Deux heures plus tard, Gala rentre. Le tableau est achevé. Elle s’exclame que jamais personne ne pourra l’oublier.
Détaillé et surréel, il évoque le hameau marin de Portlligat. Des rochers anthropomorphes, baignés d’une sémillante lumière méditerranéenne, prennent naissance sur les rives d’une plage désertique et s’avancent dans une mer d’argent.
Dans ce paysage sculptural, onirique et étranger, le peintre entrepose deux formes géométriques semblables à un promontoire, au loin, et à un comptoir de salon, au premier plan, à gauche. Sur ce dernier s’érige la relique d’un olivier. Au beau milieu gît une forme inusitée. Mollusque acéphale ? Coulant laiteux d’un camembert ? Anamorphose arrachée à l’univers holbeinien ? De longs cils soudain sollicitent notre attention. Ci-gît un autoportrait de Salvador Dalì. Profondément endormi, bordé par son étrange rêverie.
Dans cet insolite paysage s’épandent quatre montres à gousset, vedettes de toutes les attentions. Trois d’entre elles s’étirent, une dorée, deux argentées, et affichent mollement leurs heures uniques et discordantes. Une quatrième, rouge et flamboyante, fermée ou retournée, assurément impénétrable, se distingue avec rigidité de ses semblables. Sur la montre dorée une mouche s’est posée, et sereinement se désaltère. Sur la montre rubis, une escadrille de fourmis volantes s’agite en une méthodique agglomération.
À cent lieues et hors d’atteinte, arrosé d’une pluie dorée, un œuf isolé est entreposé.
Convié dans cet univers métaphysique, notre regard est emporté par la ligne de fuite du comptoir. Captivés par le maelstrom de fourmis volantes — appliquées à quelque entreprise sur la surface rigide et safranée — nous sommes ensuite élancés à travers le canevas dont la quiétude figée n’est qu’apparente.
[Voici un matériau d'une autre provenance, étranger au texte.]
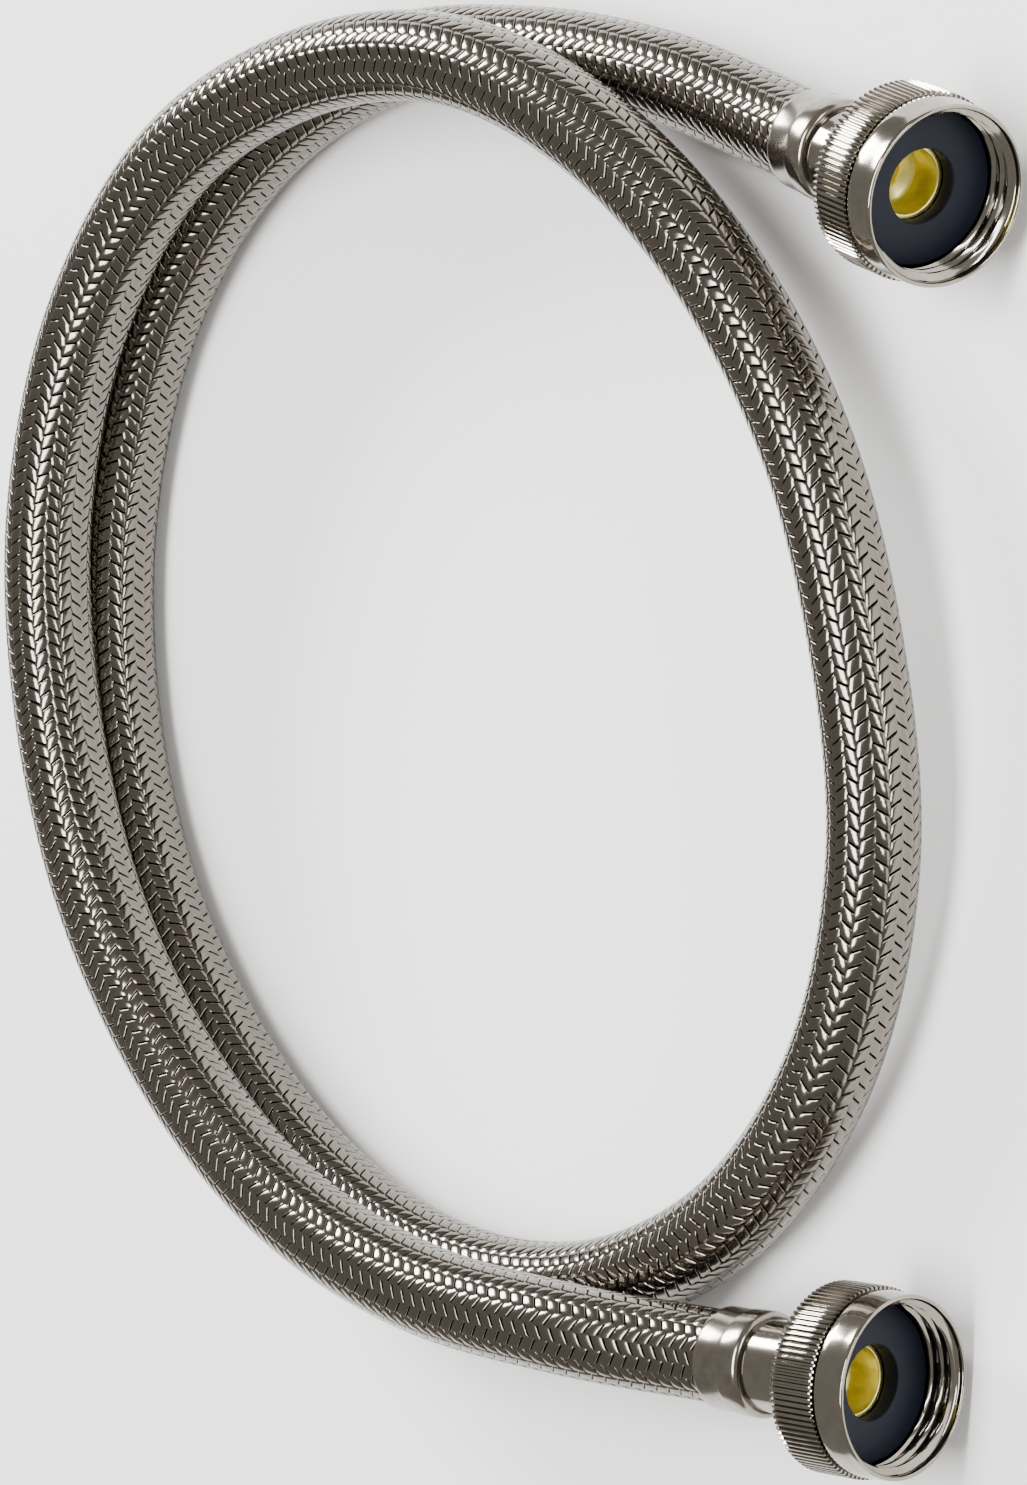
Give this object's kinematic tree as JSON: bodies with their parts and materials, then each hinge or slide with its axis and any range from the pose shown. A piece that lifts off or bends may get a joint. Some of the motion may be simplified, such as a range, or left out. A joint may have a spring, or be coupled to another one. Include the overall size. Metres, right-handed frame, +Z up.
{
  "type": "braided supply line",
  "caption": "Flexible water supply hose in a woven metal sleeve, lying in a loose coil, with a crimped ferrule and a knurled swivel nut with a rubber washer on each end.",
  "frame": {"origin": "on the surface that the coil lies on, under the middle of the whole part's box", "axes": "+Z up, across the coil; -Y towards the two nuts; +X towards end A, whose hose is the lower turn"},
  "size_m": [0.2328, 0.2144, 0.0319],
  "materials": {
    "liner_rubber": "matt black",
    "braid_steel": "bright woven stainless wire",
    "ferrule_nickel": "nickel plated, satin from crimping",
    "insert_brass": "nickel plated neck, bare brass bore",
    "washer_rubber": "smooth blue-black",
    "nut_nickel": "polished nickel plate"
  },
  "bodies": {
    "hose": {"liner": "liner_rubber", "braid_sleeve": "braid_steel", "ferrule_a": "ferrule_nickel", "insert_a": "insert_brass", "ferrule_b": "ferrule_nickel", "insert_b": "insert_brass"},
    "nut_a": {"swivel_nut_a": "nut_nickel", "washer_a": "washer_rubber"},
    "nut_b": {"swivel_nut_b": "nut_nickel", "washer_b": "washer_rubber"}
  },
  "joints": [
    {"name": "nut_a_swivel", "type": "hinge", "parent": "hose", "child": "nut_a", "pos_m": [0.08388, -0.08966, 0.01549], "axis": [-0.2879, -0.9418, 0.1736], "continuous": true},
    {"name": "nut_b_swivel", "type": "hinge", "parent": "hose", "child": "nut_b", "pos_m": [-0.1007, -0.08346, 0.0161], "axis": [-0.0523, -0.9985, -0.0174], "continuous": true}
  ]
}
Du premier plan à l’arrière-plan, du plus sombre au plus clair, du chargé à l’épuré, du moderne au primitif, du matériel à l’immatériel, du structuré au fragmentaire, du psychique à l’organique, du statique à l’éternel, du « putrefacto » (fourmis) à la renaissance suprême (œuf).
Les montres représentent le temps dont l’écoulement linéaire, illusoire, a été déconstruit par le brillant Albert Einstein en 1915, dans sa théorie de la relativité.
Les trois dimensions du passé, du présent et du futur cohabitent en un seul et même espace. Sur la branche d’olivier, métaphore des sagesses antiques, pend le passé. Sur l’autoportrait « mou » de Salvador Dalì, dont le sommeil évoque le crépuscule irrécusable de toute existence, s’épand le futur. Et sur le bord du comptoir, d’un or scintillant qui porte au pinacle sa primauté, s’écoule le présent. En son sein la mouche, « fée de la Méditerranée » par le peintre adulée, nous rappelle que ce présent est léger et insaisissable. La montre à gousset incarne quant à elle la rigidité du temps euclidien, démonté par Albert Einstein, putréfié par l’armada d’idées qu’il a, avec élan, jetée sur sa proie surannée.
Au loin, bercé dans un doux asile de lumière, l’archétype adulé du maître catalan : l’œuf cosmique, extrait du courant orphique. De ses deux moitiés brisées, dont l’une représente la terre, l’autre le ciel, naissait Protogonos, créateur de l’être humain. De cet œuf qui, sur la toile, gît entre ciel et terre, naît une réalité nouvelle, celle d’un temps élastique et propre à chacun d’entre nous.